▶ Directions
Write each line out exactly, leaving none out.

▶ Dataset excerpt
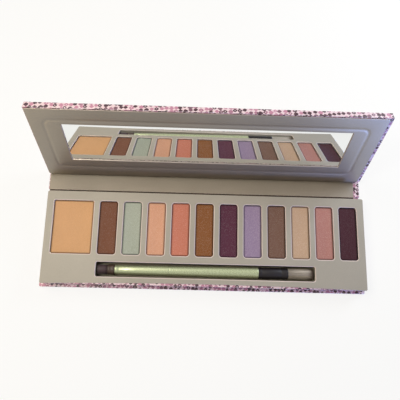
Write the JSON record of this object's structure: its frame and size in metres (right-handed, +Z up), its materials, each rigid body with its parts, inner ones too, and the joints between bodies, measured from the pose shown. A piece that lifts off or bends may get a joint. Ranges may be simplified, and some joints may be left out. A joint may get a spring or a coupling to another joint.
{
  "type": "eyeshadow palette",
  "caption": "Slim book-style board palette of pressed eyeshadows with a lay-in double-ended brush and a hinged lid that carries a long mirror.",
  "frame": {"origin": "middle of the underside of the base cover, on the table", "axes": "+X along the palette to the right of someone who faces it, +Y to its back, where the folds are, +Z up; the lid stands open at rest"},
  "size_m": [0.234, 0.1136, 0.0638],
  "materials": {
    "greyboard": "uncoated",
    "printed_paper": "printed all over with small round dots, satin varnish",
    "taupe_card": "matte coated card",
    "taupe_trough": "vacuum-formed, matte",
    "satin_card": "satin coated card",
    "mirror_glass": "polished",
    "foam_tape": "foam tape",
    "pan_metal": "bright pressed",
    "steel": "zinc plated",
    "magnet": "nickel plated",
    "dark_foam": "soft sponge",
    "dark_collar": "satin",
    "green_lacquer": "pearl lacquer",
    "black_ferrule": "gloss black coated",
    "taupe_bristles": "synthetic fibre",
    "powder_01": "pressed powder, matte",
    "powder_02": "pressed powder, matte",
    "powder_03": "pressed powder, shimmer",
    "powder_04": "pressed powder, shimmer",
    "powder_05": "pressed powder, shimmer",
    "powder_06": "pressed powder, shimmer",
    "powder_07": "pressed powder, satin",
    "powder_08": "pressed powder, shimmer",
    "powder_09": "pressed powder, matte",
    "powder_10": "pressed powder, shimmer",
    "powder_11": "pressed powder, satin",
    "powder_12": "pressed powder, matte"
  },
  "bodies": {
    "base": {"base_board": "greyboard", "base_wrap": "printed_paper", "tray_core": "greyboard", "tray_wrap": "printed_paper", "tray_plate": "taupe_card", "brush_trough": "taupe_trough", "pan_01": "pan_metal", "pan_02": "pan_metal", "pan_03": "pan_metal", "pan_04": "pan_metal", "pan_05": "pan_metal", "pan_06": "pan_metal", "pan_07": "pan_metal", "pan_08": "pan_metal", "pan_09": "pan_metal", "pan_10": "pan_metal", "pan_11": "pan_metal", "pan_12": "pan_metal", "powder_01": "powder_01", "powder_02": "powder_02", "powder_03": "powder_03", "powder_04": "powder_04", "powder_05": "powder_05", "powder_06": "powder_06", "powder_07": "powder_07", "powder_08": "powder_08", "powder_09": "powder_09", "powder_10": "powder_10", "powder_11": "powder_11", "powder_12": "powder_12", "steel_disc_left": "steel", "steel_disc_right": "steel"},
    "spine": {"spine_board": "greyboard", "spine_wrap": "printed_paper", "spine_liner": "taupe_card"},
    "lid": {"lid_board": "greyboard", "lid_wrap": "printed_paper", "lid_spacer": "greyboard", "lid_liner": "satin_card", "mirror": "mirror_glass", "mirror_tape": "foam_tape", "magnet_left": "magnet", "magnet_right": "magnet"},
    "brush": {"brush_tuft": "dark_foam", "brush_collar": "dark_collar", "brush_handle_rear": "green_lacquer", "brush_handle_front": "green_lacquer", "brush_ferrule": "black_ferrule", "brush_bristles": "taupe_bristles"}
  },
  "joints": [
    {"name": "spine_fold", "type": "hinge", "parent": "base", "child": "spine", "pos_m": [0, 0.0365, 0], "axis": [1, 0, 0], "range_deg": [0, 90]},
    {"name": "lid_fold", "type": "hinge", "parent": "spine", "child": "lid", "pos_m": [0, 0.0524, 0], "axis": [1, 0, 0], "range_deg": [-66.4, 23.6]},
    {"name": "brush_roll", "type": "hinge", "parent": "base", "child": "brush", "pos_m": [0.0015, -0.0212, 0.00615], "axis": [1, 0, 0], "continuous": true}
  ]
}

▶ Result
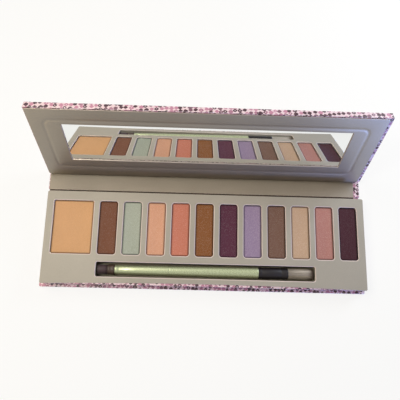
Write the JSON record of this object's structure: its frame and size in metres (right-handed, +Z up), its materials, each rigid body with its parts, inner ones too, and the joints between bodies, measured from the pose shown. A piece that lifts off or bends may get a joint. Ranges may be simplified, and some joints may be left out. A joint may get a spring or a coupling to another joint.
{
  "type": "eyeshadow palette",
  "caption": "Slim book-style board palette of pressed eyeshadows with a lay-in double-ended brush and a hinged lid that carries a long mirror.",
  "frame": {"origin": "middle of the underside of the base cover, on the table", "axes": "+X along the palette to the right of someone who faces it, +Y to its back, where the folds are, +Z up; the lid stands open at rest"},
  "size_m": [0.234, 0.1136, 0.0638],
  "materials": {
    "greyboard": "uncoated",
    "printed_paper": "printed all over with small round dots, satin varnish",
    "taupe_card": "matte coated card",
    "taupe_trough": "vacuum-formed, matte",
    "satin_card": "satin coated card",
    "mirror_glass": "polished",
    "foam_tape": "foam tape",
    "pan_metal": "bright pressed",
    "steel": "zinc plated",
    "magnet": "nickel plated",
    "dark_foam": "soft sponge",
    "dark_collar": "satin",
    "green_lacquer": "pearl lacquer",
    "black_ferrule": "gloss black coated",
    "taupe_bristles": "synthetic fibre",
    "powder_01": "pressed powder, matte",
    "powder_02": "pressed powder, matte",
    "powder_03": "pressed powder, shimmer",
    "powder_04": "pressed powder, shimmer",
    "powder_05": "pressed powder, shimmer",
    "powder_06": "pressed powder, shimmer",
    "powder_07": "pressed powder, satin",
    "powder_08": "pressed powder, shimmer",
    "powder_09": "pressed powder, matte",
    "powder_10": "pressed powder, shimmer",
    "powder_11": "pressed powder, satin",
    "powder_12": "pressed powder, matte"
  },
  "bodies": {
    "base": {"base_board": "greyboard", "base_wrap": "printed_paper", "tray_core": "greyboard", "tray_wrap": "printed_paper", "tray_plate": "taupe_card", "brush_trough": "taupe_trough", "pan_01": "pan_metal", "pan_02": "pan_metal", "pan_03": "pan_metal", "pan_04": "pan_metal", "pan_05": "pan_metal", "pan_06": "pan_metal", "pan_07": "pan_metal", "pan_08": "pan_metal", "pan_09": "pan_metal", "pan_10": "pan_metal", "pan_11": "pan_metal", "pan_12": "pan_metal", "powder_01": "powder_01", "powder_02": "powder_02", "powder_03": "powder_03", "powder_04": "powder_04", "powder_05": "powder_05", "powder_06": "powder_06", "powder_07": "powder_07", "powder_08": "powder_08", "powder_09": "powder_09", "powder_10": "powder_10", "powder_11": "powder_11", "powder_12": "powder_12", "steel_disc_left": "steel", "steel_disc_right": "steel"},
    "spine": {"spine_board": "greyboard", "spine_wrap": "printed_paper", "spine_liner": "taupe_card"},
    "lid": {"lid_board": "greyboard", "lid_wrap": "printed_paper", "lid_spacer": "greyboard", "lid_liner": "satin_card", "mirror": "mirror_glass", "mirror_tape": "foam_tape", "magnet_left": "magnet", "magnet_right": "magnet"},
    "brush": {"brush_tuft": "dark_foam", "brush_collar": "dark_collar", "brush_handle_rear": "green_lacquer", "brush_handle_front": "green_lacquer", "brush_ferrule": "black_ferrule", "brush_bristles": "taupe_bristles"}
  },
  "joints": [
    {"name": "spine_fold", "type": "hinge", "parent": "base", "child": "spine", "pos_m": [0, 0.0365, 0], "axis": [1, 0, 0], "range_deg": [0, 90]},
    {"name": "lid_fold", "type": "hinge", "parent": "spine", "child": "lid", "pos_m": [0, 0.0524, 0], "axis": [1, 0, 0], "range_deg": [-66.4, 23.6]},
    {"name": "brush_roll", "type": "hinge", "parent": "base", "child": "brush", "pos_m": [0.0015, -0.0212, 0.00615], "axis": [1, 0, 0], "continuous": true}
  ]
}